By Jennifer Broderick | Update Date: Jul 25, 2013 12:48 AM EDT

A unique case of raccoon rabies is the cause of death after a US kidney donor died in 2011 and his transplant recipient 18 months later, US researchers said Tuesday.

In March, health officials announced that a Maryland man had died of rabies contracted through exposure to an infected kidney he had received 18 months before he fell ill.

The report in the July 24 edition of the Journal of the American Medical Association describes the final results of an investigation into the case, which was announced by US health authorities in March.

The reason his organs were passed on as suitable donor organs is due to the fact that the patient took so long to develop the symptoms associated with rabies.  It was only after ruling out other possibilities and retesting tissue samples saved from the autopsy of the donor that investigators discovered the source of the infection.

They quickly notified three other people who had received organs from the same donor. Those patients have all received protective rabies shots and are doing well, officials said.

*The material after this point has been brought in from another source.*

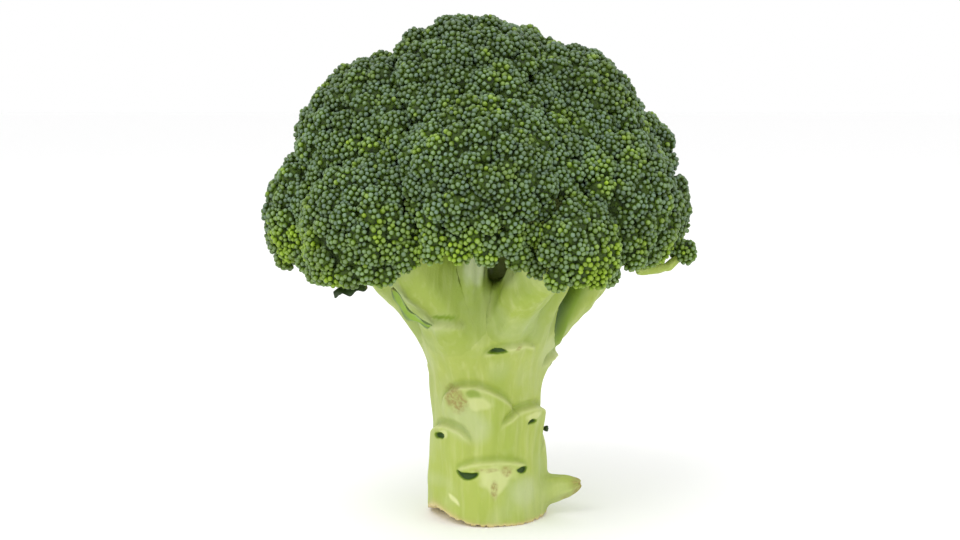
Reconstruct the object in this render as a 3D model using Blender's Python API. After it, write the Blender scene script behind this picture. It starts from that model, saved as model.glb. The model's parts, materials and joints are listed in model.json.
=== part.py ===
"""A head of broccoli as cut, standing on the flat end of its stalk.

Frame: the origin is the centre of the cut end, +Z runs up the stalk, -Y is the front and +X the right
side seen from the front. All sizes are in metres and all angles in degrees. Azimuths turn from +X
towards +Y, so the front is 270.

The stalk carries sixteen florets in three tiers. Each floret is a stem and a bud head. The bud heads
are laid out inside a unit sphere, which is then stretched into the crown's ellipsoid, so they stay
pressed together whatever the crown's size. A bud head is a lumpy ball, trimmed flat where it presses
against its neighbours, and cut off square under its middle, where its stem enters.
"""

import math
from typing import NamedTuple

import bmesh
import bpy
from mathutils import Matrix, Vector
from mathutils.geometry import interpolate_bezier

# Stalk: round, waisted above its cut end, tapering to a tip inside the crown.
STALK_LENGTH = 0.064
CUT_END_RADIUS = 0.0225
WAIST_RADIUS = 0.0195
SHOULDER_RADIUS = 0.0212
STALK_TIP_RADIUS = 0.0085

# Crown: the ellipsoid that the bud heads touch from inside. It leans a little to the left.
CROWN_HALF_WIDTH = 0.081
CROWN_HALF_DEPTH = 0.074
CROWN_RISE = 0.084
CROWN_LEAN = -0.0025
CROWN_CENTRE_HEIGHT = STALK_LENGTH + CROWN_RISE * 0.44

# Heights at which the three tiers of stems leave the stalk.
RIM_TIER = STALK_LENGTH
UPPER_TIER = STALK_LENGTH + CROWN_RISE * 0.30
TOP_TIER = STALK_LENGTH + CROWN_RISE * 0.44
STALK_TIP_HEIGHT = STALK_LENGTH + CROWN_RISE * 0.52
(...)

Organ donors are regularly checked for a range of infectious diseases, including HIV, herpes, hepatitis and cytomegalovirus. They are not routinely screened for rabies. That's partly because the disease is very rare - an average of two rabies deaths are reported in the United States each year - and partly because rabies testing can take weeks to return results. Human organs have to be transplanted very quickly, typically within hours of a donor's death.

"There have only been three ever-reported clusters of transplant transmitted rabies worldwide, two in the United States and one in Germany, through solid organ transplantation," said Dr. Sridhar Basavaraju, who was part of the team that investigated the deaths.

Basavaraju is an epidemiologist with the Office of Blood, Organ, and Other Tissue Safety at the U.S. Centers for Disease Control and Prevention.